## INSTRUCTION
Reproduce the material in full, unchanged.

## DATA SECTION
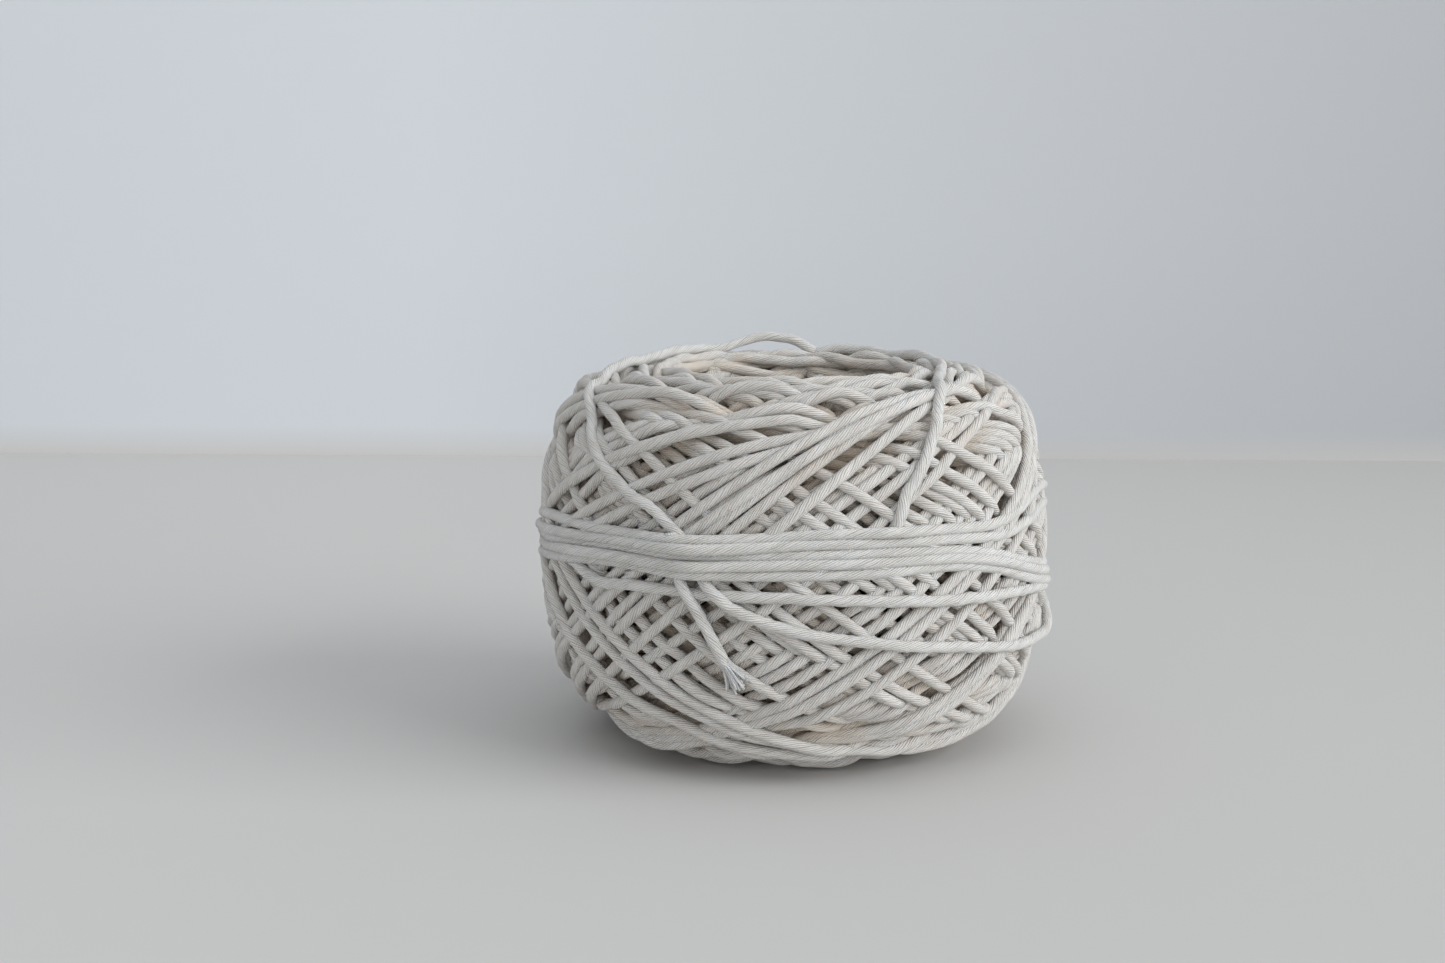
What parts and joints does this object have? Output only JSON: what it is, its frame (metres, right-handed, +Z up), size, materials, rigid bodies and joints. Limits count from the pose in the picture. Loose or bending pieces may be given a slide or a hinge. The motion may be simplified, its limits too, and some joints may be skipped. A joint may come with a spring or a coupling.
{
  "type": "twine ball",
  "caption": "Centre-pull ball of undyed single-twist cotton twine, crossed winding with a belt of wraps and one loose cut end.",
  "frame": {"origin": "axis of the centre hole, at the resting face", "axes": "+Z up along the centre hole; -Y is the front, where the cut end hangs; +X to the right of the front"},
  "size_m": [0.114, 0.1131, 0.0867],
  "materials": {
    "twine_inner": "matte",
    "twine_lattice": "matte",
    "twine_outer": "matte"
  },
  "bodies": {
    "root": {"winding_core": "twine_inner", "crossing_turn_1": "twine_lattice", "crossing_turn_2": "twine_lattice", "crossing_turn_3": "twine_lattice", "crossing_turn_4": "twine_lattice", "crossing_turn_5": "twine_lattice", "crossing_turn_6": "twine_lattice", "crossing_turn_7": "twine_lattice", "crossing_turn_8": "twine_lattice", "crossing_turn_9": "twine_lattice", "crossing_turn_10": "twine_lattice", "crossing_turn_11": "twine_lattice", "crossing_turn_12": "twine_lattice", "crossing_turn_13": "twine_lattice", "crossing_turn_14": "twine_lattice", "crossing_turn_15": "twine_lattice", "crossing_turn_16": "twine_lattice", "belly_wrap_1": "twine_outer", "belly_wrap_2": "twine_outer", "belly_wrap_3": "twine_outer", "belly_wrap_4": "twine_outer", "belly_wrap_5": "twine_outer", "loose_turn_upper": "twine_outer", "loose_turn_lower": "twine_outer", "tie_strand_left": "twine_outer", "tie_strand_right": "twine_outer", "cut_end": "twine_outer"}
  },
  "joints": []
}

## SOLUTION
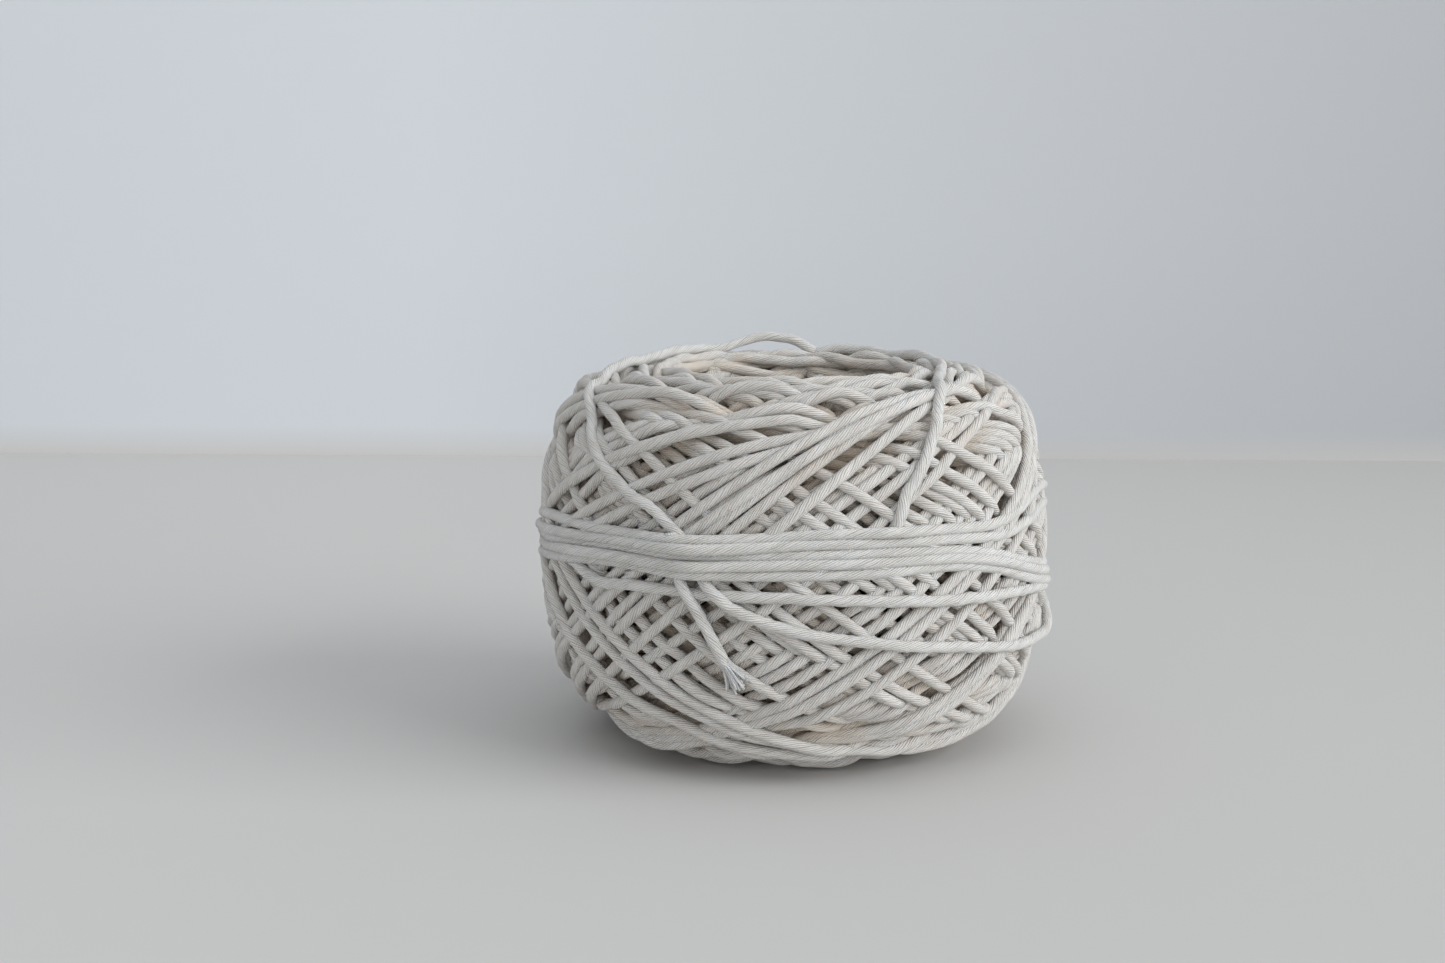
What parts and joints does this object have? Output only JSON: what it is, its frame (metres, right-handed, +Z up), size, materials, rigid bodies and joints. Limits count from the pose in the picture. Loose or bending pieces may be given a slide or a hinge. The motion may be simplified, its limits too, and some joints may be skipped. A joint may come with a spring or a coupling.
{
  "type": "twine ball",
  "caption": "Centre-pull ball of undyed single-twist cotton twine, crossed winding with a belt of wraps and one loose cut end.",
  "frame": {"origin": "axis of the centre hole, at the resting face", "axes": "+Z up along the centre hole; -Y is the front, where the cut end hangs; +X to the right of the front"},
  "size_m": [0.114, 0.1131, 0.0867],
  "materials": {
    "twine_inner": "matte",
    "twine_lattice": "matte",
    "twine_outer": "matte"
  },
  "bodies": {
    "root": {"winding_core": "twine_inner", "crossing_turn_1": "twine_lattice", "crossing_turn_2": "twine_lattice", "crossing_turn_3": "twine_lattice", "crossing_turn_4": "twine_lattice", "crossing_turn_5": "twine_lattice", "crossing_turn_6": "twine_lattice", "crossing_turn_7": "twine_lattice", "crossing_turn_8": "twine_lattice", "crossing_turn_9": "twine_lattice", "crossing_turn_10": "twine_lattice", "crossing_turn_11": "twine_lattice", "crossing_turn_12": "twine_lattice", "crossing_turn_13": "twine_lattice", "crossing_turn_14": "twine_lattice", "crossing_turn_15": "twine_lattice", "crossing_turn_16": "twine_lattice", "belly_wrap_1": "twine_outer", "belly_wrap_2": "twine_outer", "belly_wrap_3": "twine_outer", "belly_wrap_4": "twine_outer", "belly_wrap_5": "twine_outer", "loose_turn_upper": "twine_outer", "loose_turn_lower": "twine_outer", "tie_strand_left": "twine_outer", "tie_strand_right": "twine_outer", "cut_end": "twine_outer"}
  },
  "joints": []
}